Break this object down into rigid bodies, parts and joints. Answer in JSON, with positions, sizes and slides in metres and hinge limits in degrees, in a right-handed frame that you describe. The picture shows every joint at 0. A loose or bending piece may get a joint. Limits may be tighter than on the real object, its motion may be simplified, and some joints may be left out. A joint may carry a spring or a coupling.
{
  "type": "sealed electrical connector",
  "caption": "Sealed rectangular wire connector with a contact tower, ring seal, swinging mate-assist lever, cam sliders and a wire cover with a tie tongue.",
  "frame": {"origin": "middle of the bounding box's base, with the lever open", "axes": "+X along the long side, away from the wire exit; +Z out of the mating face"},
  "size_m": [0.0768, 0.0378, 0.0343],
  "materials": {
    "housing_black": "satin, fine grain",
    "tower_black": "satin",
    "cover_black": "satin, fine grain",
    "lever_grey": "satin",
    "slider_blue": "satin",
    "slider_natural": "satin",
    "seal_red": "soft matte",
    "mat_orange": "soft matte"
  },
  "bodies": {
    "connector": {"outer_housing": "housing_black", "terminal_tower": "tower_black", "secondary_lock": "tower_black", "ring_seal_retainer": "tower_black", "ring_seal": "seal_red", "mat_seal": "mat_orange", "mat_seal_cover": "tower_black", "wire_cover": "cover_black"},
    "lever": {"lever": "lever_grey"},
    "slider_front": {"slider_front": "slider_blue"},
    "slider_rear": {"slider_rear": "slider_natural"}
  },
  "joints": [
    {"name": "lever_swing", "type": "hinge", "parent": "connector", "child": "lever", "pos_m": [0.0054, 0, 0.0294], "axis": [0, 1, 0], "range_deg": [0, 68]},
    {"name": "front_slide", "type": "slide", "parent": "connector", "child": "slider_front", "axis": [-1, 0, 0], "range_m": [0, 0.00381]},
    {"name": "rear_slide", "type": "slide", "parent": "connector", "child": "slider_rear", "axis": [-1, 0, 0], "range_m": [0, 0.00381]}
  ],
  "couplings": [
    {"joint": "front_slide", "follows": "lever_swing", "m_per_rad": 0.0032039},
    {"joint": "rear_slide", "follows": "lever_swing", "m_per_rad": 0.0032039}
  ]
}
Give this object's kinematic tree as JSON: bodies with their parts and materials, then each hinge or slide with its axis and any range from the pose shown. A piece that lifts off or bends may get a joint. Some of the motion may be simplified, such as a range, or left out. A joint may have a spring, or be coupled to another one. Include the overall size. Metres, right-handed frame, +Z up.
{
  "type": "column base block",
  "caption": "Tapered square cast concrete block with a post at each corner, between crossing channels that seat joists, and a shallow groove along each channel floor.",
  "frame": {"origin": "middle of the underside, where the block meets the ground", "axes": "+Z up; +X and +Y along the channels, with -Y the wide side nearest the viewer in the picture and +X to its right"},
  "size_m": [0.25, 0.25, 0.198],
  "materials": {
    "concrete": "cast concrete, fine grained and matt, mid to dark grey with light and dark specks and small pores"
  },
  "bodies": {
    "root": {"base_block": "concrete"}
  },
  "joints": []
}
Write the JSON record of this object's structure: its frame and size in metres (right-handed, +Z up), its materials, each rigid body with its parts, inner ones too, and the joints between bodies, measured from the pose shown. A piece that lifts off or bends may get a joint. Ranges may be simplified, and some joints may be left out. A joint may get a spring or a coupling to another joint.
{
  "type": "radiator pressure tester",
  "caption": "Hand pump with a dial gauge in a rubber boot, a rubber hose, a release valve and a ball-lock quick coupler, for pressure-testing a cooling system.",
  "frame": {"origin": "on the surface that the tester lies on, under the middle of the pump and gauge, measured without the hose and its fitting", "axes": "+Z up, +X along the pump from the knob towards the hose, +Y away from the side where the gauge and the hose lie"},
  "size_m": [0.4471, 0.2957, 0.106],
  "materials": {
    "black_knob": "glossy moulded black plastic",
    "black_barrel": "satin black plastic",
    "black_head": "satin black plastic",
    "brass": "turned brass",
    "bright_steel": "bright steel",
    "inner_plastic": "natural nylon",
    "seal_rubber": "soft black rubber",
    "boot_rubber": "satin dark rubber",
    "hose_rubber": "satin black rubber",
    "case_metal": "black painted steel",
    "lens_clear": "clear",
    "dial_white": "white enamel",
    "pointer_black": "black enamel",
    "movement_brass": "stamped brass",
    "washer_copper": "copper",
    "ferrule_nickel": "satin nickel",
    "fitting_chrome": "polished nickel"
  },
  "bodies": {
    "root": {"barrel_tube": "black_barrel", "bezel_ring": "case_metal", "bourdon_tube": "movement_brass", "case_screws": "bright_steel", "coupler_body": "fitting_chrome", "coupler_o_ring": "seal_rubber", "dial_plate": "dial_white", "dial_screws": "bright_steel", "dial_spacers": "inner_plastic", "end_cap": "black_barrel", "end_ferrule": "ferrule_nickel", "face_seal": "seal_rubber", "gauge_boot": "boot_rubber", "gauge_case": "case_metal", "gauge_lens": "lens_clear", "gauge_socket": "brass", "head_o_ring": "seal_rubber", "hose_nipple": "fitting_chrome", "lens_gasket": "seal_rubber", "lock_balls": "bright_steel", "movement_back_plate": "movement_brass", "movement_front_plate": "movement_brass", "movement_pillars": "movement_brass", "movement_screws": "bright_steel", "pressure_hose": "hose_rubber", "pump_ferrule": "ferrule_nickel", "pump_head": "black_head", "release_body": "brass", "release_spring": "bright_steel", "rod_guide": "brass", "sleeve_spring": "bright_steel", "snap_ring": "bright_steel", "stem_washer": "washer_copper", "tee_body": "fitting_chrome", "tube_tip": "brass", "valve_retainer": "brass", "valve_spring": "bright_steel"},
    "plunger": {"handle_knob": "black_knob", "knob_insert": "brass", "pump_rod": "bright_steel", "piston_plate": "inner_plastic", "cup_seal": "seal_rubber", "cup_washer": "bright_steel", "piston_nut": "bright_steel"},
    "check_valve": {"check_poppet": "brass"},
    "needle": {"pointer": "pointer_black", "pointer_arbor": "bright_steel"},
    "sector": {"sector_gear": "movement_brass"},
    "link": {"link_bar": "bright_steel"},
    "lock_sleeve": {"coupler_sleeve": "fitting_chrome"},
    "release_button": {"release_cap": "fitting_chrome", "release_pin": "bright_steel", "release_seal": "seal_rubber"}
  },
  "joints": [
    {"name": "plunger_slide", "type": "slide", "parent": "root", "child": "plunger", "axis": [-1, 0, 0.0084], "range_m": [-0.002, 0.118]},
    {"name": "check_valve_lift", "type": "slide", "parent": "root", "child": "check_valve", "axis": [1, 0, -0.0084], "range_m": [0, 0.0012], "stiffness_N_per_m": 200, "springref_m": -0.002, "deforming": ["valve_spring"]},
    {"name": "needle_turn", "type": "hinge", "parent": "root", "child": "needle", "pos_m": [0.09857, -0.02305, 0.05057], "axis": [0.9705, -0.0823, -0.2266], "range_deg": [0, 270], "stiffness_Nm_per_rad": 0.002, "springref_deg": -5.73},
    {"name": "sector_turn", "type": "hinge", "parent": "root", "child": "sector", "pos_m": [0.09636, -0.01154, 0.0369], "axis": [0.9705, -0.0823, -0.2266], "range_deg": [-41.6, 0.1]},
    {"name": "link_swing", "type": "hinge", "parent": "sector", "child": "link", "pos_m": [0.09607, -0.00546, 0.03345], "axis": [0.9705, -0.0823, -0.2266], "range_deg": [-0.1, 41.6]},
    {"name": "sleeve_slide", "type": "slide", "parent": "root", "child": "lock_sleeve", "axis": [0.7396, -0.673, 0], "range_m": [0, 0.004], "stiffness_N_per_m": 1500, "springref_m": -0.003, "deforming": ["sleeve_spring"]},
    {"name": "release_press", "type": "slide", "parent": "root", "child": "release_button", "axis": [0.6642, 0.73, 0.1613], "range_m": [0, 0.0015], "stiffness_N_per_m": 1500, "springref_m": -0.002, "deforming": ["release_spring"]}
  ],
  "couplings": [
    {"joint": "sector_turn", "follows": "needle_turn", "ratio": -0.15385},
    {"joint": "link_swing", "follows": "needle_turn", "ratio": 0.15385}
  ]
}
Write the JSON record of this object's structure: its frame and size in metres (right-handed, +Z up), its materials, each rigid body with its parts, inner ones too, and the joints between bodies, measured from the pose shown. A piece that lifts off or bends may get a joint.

# # #

### OBJECTIVE
Using the entries above, return each line in which the word "that" occurs.

### ANSWER
Break this object down into rigid bodies, parts and joints. Answer in JSON, with positions, sizes and slides in metres and hinge limits in degrees, in a right-handed frame that you describe. The picture shows every joint at 0. A loose or bending piece may get a joint. Limits may be tighter than on the real object, its motion may be simplified, and some joints may be left out. A joint may carry a spring or a coupling.
Give this object's kinematic tree as JSON: bodies with their parts and materials, then each hinge or slide with its axis and any range from the pose shown. A piece that lifts off or bends may get a joint. Some of the motion may be simplified, such as a range, or left out. A joint may have a spring, or be coupled to another one. Include the overall size. Metres, right-handed frame, +Z up.
  "caption": "Tapered square cast concrete block with a post at each corner, between crossing channels that seat joists, and a shallow groove along each channel floor.",
Write the JSON record of this object's structure: its frame and size in metres (right-handed, +Z up), its materials, each rigid body with its parts, inner ones too, and the joints between bodies, measured from the pose shown. A piece that lifts off or bends may get a joint. Ranges may be simplified, and some joints may be left out. A joint may get a spring or a coupling to another joint.
  "frame": {"origin": "on the surface that the tester lies on, under the middle of the pump and gauge, measured without the hose and its fitting", "axes": "+Z up, +X along the pump from the knob towards the hose, +Y away from the side where the gauge and the hose lie"},
Write the JSON record of this object's structure: its frame and size in metres (right-handed, +Z up), its materials, each rigid body with its parts, inner ones too, and the joints between bodies, measured from the pose shown. A piece that lifts off or bends may get a joint.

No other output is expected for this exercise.